The country that sparked the furore in September when the newspaper Jyllands-Posten published cartoons featuring Mohamed hassummoned its foreign envoys for talks on dealing with the crisis. "We are talking about an issue with fundamental significance to how democracies work," said the Danish Prime Minister, Anders Fogh Rasmussen. Sales of Danish goods in the Middle East have collapsed.

GERMANY

The staunchly conservative Die Welt published one of the most controversial Danish cartoons, showing Mohamed with a turban shaped like a bomb, topped by a hissing fuse. "There is no right to be shielded from satire in the West," wrote the paper. The Berliner Zeitung featured the cartoons on its news pages.

SPAIN

Two newspapers, El Periodico and ABC, have published the cartoons, arguing that press freedom is more important than the protests and boycotts which the cartoons are provoking across the Muslim world.

ITALY

Corriere della Serra and La Stampa newspapers published the cartoon depicting the Prophet wearing a bomb-shaped turban.

NETHERLANDS

The Dutch paper De Volkskrant reprinted some of the offending cartoons over two pages. The paper also interviewed Dutch cartoonists, not all of whom were willing to support the move. "Why throw oil on the fire?" asked one cartoonists, Joep Bertrams.

The story so far

30 SEPTEMBER 2005: The 12 cartoons are published in Danish paper Jyllands-Posten

20 OCTOBER: The Danish Prime Minister hears complaints from 11 countries but he refuses to intervene

10 JANUARY 2006: Magazinet in Norway reprints the cartoons

28 JANUARY: After a boycott, the Danish-Swedish firm Arla appeases Muslims with adverts in Middle East papers

29 JANUARY: Saudi Arabia calls for a boycott of Danish goods and orders its envoy back from Copenhagen.
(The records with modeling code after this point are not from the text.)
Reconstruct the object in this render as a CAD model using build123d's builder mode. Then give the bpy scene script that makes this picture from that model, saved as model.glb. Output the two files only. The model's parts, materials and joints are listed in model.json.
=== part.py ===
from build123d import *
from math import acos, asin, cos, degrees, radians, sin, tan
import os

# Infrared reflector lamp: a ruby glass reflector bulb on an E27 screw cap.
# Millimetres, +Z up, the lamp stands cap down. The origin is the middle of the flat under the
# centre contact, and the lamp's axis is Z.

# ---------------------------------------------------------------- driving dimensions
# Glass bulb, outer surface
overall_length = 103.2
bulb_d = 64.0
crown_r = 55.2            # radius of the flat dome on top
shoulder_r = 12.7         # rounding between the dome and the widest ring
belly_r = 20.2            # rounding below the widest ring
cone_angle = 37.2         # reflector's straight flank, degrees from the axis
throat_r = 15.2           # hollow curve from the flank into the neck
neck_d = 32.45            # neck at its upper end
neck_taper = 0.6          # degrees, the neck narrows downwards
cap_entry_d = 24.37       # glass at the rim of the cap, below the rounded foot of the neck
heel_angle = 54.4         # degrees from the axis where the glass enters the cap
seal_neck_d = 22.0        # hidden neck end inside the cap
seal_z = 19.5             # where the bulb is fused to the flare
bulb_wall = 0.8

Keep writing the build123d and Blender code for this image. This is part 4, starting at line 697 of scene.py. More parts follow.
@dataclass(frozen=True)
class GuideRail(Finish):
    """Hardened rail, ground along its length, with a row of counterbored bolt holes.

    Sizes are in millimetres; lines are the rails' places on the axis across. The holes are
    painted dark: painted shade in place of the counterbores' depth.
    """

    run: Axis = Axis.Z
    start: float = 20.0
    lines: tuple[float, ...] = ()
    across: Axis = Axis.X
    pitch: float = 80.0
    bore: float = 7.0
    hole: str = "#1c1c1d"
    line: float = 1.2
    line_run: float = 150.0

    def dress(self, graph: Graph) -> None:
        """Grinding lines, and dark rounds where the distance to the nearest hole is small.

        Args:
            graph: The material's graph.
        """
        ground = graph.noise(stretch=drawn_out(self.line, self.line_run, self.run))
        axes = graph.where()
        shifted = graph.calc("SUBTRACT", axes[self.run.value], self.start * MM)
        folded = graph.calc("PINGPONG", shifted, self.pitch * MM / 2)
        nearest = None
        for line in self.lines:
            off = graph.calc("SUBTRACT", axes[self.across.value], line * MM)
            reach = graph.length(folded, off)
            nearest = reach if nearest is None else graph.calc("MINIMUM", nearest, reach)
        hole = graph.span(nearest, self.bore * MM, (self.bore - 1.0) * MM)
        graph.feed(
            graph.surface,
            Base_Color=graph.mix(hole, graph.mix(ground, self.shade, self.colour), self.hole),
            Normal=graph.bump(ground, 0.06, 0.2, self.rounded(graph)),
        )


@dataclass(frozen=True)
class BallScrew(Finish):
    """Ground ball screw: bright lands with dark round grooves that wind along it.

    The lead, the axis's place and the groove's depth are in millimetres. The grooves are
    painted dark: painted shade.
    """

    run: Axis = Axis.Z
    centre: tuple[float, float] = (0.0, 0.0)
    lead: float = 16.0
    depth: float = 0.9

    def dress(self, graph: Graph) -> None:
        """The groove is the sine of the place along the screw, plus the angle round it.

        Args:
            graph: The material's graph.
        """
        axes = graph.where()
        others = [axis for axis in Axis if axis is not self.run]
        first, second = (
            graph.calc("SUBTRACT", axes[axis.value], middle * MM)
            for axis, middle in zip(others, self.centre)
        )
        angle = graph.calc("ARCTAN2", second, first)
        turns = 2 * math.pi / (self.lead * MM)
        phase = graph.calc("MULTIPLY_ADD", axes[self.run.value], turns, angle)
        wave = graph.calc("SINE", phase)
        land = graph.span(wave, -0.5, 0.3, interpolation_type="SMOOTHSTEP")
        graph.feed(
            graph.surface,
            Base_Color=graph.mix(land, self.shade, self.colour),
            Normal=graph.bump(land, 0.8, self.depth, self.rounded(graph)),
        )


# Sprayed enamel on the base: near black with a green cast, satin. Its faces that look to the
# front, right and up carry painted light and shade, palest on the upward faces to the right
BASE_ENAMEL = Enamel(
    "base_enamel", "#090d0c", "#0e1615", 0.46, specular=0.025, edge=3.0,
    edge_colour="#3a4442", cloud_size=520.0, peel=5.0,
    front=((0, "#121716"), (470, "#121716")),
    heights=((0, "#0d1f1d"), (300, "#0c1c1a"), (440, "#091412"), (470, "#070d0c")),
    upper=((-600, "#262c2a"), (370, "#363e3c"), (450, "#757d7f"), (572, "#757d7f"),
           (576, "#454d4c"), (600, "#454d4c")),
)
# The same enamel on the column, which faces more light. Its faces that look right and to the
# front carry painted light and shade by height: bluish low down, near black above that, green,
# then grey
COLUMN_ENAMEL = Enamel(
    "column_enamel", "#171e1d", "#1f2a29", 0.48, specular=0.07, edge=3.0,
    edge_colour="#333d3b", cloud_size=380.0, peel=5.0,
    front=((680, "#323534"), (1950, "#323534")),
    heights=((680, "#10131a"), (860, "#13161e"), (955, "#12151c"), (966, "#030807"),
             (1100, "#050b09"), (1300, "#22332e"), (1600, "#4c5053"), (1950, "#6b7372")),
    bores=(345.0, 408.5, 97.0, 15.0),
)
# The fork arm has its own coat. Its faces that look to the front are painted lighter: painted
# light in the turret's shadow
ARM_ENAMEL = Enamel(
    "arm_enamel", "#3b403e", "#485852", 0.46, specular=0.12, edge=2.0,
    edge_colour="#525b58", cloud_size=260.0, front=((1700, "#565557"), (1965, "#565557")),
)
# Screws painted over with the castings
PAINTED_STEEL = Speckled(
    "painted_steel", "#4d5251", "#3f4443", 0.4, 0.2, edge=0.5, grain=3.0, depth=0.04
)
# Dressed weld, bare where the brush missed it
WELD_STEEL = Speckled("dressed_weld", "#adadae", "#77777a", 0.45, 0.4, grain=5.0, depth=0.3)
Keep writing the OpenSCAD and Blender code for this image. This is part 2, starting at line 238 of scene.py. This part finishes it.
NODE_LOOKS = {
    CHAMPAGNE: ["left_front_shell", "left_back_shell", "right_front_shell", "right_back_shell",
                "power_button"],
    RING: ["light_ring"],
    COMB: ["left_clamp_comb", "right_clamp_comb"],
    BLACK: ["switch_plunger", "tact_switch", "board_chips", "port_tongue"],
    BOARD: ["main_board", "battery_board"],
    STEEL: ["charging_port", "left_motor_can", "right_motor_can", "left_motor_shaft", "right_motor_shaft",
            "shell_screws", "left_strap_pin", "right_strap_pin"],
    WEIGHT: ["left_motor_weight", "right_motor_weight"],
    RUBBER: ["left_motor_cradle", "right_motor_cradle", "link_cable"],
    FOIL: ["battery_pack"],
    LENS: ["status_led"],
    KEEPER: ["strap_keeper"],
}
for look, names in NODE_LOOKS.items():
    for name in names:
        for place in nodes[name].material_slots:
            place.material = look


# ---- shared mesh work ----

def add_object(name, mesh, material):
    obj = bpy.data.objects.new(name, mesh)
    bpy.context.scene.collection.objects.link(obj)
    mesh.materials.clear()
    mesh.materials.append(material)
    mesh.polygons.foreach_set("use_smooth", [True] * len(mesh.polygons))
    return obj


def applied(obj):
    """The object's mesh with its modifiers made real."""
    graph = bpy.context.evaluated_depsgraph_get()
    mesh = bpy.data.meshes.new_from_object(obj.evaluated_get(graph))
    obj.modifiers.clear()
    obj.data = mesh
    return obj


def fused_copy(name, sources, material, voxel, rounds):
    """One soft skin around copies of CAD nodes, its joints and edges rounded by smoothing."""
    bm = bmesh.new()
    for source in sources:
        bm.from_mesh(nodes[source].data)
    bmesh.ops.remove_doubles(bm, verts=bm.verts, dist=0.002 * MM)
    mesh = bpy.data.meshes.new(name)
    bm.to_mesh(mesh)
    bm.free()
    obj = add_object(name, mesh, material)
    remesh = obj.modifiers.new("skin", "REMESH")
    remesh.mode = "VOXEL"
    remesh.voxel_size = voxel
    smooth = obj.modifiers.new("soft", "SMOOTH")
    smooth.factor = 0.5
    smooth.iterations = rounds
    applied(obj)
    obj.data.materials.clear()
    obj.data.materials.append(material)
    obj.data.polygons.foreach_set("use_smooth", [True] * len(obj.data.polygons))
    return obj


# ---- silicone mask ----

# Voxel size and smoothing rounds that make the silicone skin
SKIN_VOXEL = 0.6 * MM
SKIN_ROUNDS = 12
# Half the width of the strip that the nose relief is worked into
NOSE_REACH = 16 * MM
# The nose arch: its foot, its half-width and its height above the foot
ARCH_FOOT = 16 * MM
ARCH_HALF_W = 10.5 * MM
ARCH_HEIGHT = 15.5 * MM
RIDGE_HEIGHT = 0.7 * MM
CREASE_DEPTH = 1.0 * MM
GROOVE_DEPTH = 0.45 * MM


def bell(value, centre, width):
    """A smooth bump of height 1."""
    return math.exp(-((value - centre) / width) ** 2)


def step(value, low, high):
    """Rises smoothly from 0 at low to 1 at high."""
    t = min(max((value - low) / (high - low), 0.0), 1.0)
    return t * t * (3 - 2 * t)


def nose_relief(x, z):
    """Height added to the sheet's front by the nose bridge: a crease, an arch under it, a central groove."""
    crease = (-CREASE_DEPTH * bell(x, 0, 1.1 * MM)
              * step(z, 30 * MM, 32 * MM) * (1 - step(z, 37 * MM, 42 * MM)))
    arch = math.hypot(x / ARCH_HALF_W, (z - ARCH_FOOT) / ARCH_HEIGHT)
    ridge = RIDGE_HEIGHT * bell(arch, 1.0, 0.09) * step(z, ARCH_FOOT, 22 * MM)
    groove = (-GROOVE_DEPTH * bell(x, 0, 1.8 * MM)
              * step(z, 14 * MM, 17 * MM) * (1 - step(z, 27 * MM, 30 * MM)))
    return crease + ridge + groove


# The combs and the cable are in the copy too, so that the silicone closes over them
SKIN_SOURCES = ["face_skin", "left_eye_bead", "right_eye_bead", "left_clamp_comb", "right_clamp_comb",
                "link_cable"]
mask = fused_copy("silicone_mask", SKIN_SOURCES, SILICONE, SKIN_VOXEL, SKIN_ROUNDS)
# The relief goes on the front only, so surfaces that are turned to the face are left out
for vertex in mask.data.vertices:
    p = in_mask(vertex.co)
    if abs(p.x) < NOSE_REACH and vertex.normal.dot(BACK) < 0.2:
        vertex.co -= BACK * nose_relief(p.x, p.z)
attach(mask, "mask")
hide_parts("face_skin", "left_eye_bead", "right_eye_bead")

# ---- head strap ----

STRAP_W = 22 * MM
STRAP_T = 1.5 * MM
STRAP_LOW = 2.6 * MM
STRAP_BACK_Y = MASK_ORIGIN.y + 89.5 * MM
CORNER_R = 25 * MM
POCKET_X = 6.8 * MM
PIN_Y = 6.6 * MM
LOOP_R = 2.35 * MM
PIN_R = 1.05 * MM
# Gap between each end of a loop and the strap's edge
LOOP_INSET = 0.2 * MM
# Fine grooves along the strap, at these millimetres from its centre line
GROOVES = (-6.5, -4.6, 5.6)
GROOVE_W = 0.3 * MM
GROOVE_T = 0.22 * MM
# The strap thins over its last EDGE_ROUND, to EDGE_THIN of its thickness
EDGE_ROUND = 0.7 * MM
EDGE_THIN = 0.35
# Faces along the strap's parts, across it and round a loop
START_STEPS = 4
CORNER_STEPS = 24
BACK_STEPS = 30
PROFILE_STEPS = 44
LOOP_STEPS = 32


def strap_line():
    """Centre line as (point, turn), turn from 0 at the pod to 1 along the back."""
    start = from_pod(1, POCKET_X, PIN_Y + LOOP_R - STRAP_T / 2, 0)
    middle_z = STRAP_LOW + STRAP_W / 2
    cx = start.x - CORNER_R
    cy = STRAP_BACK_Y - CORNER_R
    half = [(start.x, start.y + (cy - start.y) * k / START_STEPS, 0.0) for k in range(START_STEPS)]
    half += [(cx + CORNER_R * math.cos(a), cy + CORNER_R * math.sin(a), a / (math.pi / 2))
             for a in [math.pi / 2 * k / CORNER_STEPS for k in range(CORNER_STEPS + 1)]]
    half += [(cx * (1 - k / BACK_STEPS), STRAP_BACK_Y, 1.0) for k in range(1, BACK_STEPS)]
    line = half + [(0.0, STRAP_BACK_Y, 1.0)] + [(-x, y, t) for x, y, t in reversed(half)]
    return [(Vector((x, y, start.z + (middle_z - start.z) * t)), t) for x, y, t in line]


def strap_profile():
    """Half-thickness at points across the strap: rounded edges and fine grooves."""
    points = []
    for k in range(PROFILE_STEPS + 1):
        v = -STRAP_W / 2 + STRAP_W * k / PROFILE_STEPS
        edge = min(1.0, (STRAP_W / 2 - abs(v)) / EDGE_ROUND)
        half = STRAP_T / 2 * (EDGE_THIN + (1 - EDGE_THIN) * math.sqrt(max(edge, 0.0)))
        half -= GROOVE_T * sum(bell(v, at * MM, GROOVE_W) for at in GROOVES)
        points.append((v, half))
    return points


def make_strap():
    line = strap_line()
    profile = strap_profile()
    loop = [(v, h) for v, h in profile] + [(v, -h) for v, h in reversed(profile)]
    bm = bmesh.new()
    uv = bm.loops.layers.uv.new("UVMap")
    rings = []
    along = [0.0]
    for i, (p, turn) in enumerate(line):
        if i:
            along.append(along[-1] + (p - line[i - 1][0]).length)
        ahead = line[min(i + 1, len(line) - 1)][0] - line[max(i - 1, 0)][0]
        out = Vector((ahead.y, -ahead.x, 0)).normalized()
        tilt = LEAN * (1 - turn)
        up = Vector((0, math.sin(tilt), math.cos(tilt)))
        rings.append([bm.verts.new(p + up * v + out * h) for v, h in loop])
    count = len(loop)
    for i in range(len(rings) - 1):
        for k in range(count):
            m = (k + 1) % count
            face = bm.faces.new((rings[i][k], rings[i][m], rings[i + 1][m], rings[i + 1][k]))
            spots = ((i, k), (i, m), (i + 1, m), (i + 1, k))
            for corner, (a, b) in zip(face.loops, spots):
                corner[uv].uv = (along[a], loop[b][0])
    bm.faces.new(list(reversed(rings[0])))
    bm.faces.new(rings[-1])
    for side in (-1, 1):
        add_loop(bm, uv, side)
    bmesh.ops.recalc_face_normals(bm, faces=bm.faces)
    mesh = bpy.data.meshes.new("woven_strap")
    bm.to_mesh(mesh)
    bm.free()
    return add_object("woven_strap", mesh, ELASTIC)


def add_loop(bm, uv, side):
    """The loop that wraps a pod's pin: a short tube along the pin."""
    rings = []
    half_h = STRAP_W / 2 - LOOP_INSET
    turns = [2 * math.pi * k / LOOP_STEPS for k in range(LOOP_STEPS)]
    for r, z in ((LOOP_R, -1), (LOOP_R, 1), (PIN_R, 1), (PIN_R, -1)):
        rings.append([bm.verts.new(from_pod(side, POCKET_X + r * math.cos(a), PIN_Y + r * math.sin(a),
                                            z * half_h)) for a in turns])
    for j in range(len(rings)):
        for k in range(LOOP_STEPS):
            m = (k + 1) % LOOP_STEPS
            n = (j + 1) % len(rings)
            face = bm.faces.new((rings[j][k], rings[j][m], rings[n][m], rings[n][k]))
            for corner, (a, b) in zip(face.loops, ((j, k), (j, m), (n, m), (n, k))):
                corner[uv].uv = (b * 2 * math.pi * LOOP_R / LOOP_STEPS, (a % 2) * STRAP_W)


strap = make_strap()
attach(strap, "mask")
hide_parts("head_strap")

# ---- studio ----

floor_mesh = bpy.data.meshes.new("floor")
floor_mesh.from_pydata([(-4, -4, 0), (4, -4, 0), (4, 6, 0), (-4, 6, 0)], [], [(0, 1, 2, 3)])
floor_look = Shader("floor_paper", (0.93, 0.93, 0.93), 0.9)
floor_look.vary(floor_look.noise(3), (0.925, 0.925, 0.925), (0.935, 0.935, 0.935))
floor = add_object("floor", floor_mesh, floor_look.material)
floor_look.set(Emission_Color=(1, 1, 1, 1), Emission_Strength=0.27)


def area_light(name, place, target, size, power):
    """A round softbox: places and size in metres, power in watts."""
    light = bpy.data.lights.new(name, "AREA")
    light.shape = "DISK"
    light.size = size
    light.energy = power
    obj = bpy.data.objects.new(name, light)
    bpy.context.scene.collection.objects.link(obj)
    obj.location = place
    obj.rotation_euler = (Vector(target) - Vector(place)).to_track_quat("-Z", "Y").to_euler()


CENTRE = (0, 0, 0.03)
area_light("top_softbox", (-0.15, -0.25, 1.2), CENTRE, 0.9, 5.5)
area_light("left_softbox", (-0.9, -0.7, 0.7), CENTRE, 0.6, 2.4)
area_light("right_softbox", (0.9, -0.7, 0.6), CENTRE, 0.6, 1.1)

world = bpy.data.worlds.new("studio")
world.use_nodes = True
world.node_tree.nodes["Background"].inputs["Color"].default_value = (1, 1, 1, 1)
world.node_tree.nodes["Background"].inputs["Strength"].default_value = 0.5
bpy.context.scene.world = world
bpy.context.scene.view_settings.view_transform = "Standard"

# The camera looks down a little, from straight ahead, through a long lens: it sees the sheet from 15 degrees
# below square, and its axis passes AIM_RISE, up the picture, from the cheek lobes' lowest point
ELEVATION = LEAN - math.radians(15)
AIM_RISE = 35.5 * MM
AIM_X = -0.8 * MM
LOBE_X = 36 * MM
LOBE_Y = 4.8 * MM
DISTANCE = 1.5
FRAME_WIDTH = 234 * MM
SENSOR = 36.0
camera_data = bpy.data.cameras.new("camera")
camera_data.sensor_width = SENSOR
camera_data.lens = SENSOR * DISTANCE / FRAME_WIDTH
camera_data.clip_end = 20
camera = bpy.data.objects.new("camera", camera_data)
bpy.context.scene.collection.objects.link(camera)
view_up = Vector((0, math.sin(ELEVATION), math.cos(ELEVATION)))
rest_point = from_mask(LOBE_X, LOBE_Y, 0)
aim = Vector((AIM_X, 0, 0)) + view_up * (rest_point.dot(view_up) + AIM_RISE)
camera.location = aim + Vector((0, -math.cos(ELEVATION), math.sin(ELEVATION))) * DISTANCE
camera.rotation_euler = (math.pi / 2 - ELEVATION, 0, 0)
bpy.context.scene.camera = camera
Libya says that it will close its Danish embassy

30 JANUARY: Editor of Jyllands-Posten apologises. Gunmen storm EU's offices in Gaza

31 JANUARY: Denmark tells citizens not to go to Saudi Arabia

1 FEBRUARY: Seven papers in Europe republish cartoons in solidarity with Jyllands-Posten

YESTERDAY: Shihan in Jordan reprints cartoons to show "extent of the offence". Gaza gunmen reoccupy EU offices.